As mentioned earlier, it’s clear that this motor has done a lot of work. So we’ll make new pins, piston rods, etc. I’ve obtained new material to make new brasses for the con-rod’s too.
January 13, 2012
I just picked up the crankshaft from a local machine shop. Yes, I was crazy enough to have this crankshaft ground! They also checked it for cracks, made sure it was straight (it was). We had the main and rod journals ground and polished. The rest of the crankshaft was just cleaned up.
February 4, 2012
Wow, how time flies. Just been too busy to spend time on this project! Well, today was different. I sandblasted the bulk of the engine. I would have done more, but daylight also ran out. Maybe I’ll finish it tomorrow, but likely next weekend.
Indeed, everything is looking great! We’ve got a better idea of how we’re going to machine the engine beds now. I’ll be splitting them shortly. It’s nice that they are basically 2 separate engines – it’ll make it easier to set up to machine.
April 11, 2012
Well, I’m in Alberta and the engine is in Manitoba, but I still want stuff to get done. It’s time to get it up to Birtle so parts can get painted. Also, Bruce has a nice big shop here, so it’ll be a good place to deal with it. One of Doug’s friends hauled it up there. He’s how it looks. Notice the nice new stack that Bob had made for it, I believe Jim @ Larson Welding made it.
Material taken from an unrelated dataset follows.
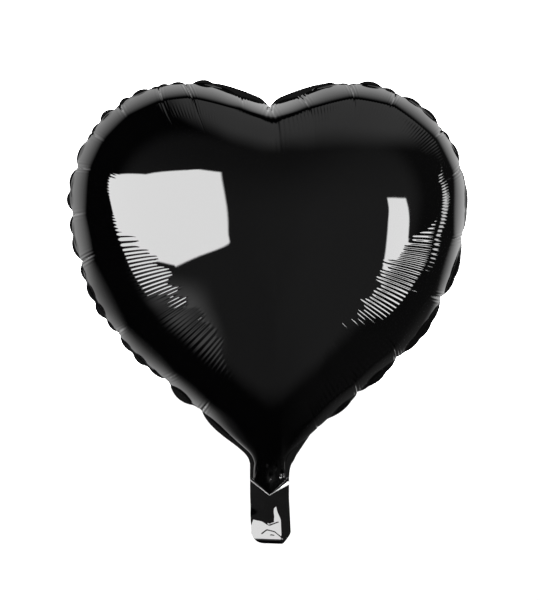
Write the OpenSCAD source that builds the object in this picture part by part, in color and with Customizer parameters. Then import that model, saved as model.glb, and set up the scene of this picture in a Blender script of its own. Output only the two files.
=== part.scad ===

Bruce also lifted off the differential. I’m debating opening it up to check it out. We’ll see. If the teeth are any indication, it should be basically a new differential.
Bruce did warn me of a surprise. A lot of the hitch is held on by these “manufactured” bolts, so we’ll go through everything. They’re showing up other places too. I don’t really want something like this on this restoration.
September 17, 2012
I finally got some of the motor castings sandblasted. You’ll also see brand new clutch shoes here. Bob had these cast up, and I bought them at his last auction sale.
October 2, 2012
Bob really had a lot of parts cast up for this engine, but didn’t get the stuff done. Here’s another example – brand new lever quadrants. The throttle lever is brand new too, but the clutch and quadrant levers are old. Here, I’ve bolted them up and freed up the levers, finished off a bit more work that he started.
December 29, 2012
It’s hard to get back to Manitoba to work on it, but Christmas holidays make this possible. We had to get some rivets installed on the front tubesheet, due to corrosion in the firebox. We had a good crew of guys – Rod, Doug, Stew, Bruce, and myself.
As before (and per the repair plan approved by the department), we took out the old rivets, replaced them with bolts, and then one at a time put in the new boiler-grade rivets.
Now, Gaar Scott (well Broderick) also didn’t use the standard button rivet head either, they used a tall rivet button, so I had to get some rivet snaps custom made to fit, and it was worth it!
Doug ran the air hammer and did a great job there. Bruce was cooking the rivets, where the rest of us were bucking and prepping the holes.
We also changed out the lower row of rivets around the firebox door ring. These were getting corroded down too. I just used regular button snaps here, though, since these rivets are hidden behind a casting.
I spent a lot of time researching (being visiting with Bob) for the correct red. I’m pretty happy with this choice.
March 9, 2013
I’m VERY happy Norm’s work remachining all of the valvetrain for this motor! Wayne has been instrumental here too.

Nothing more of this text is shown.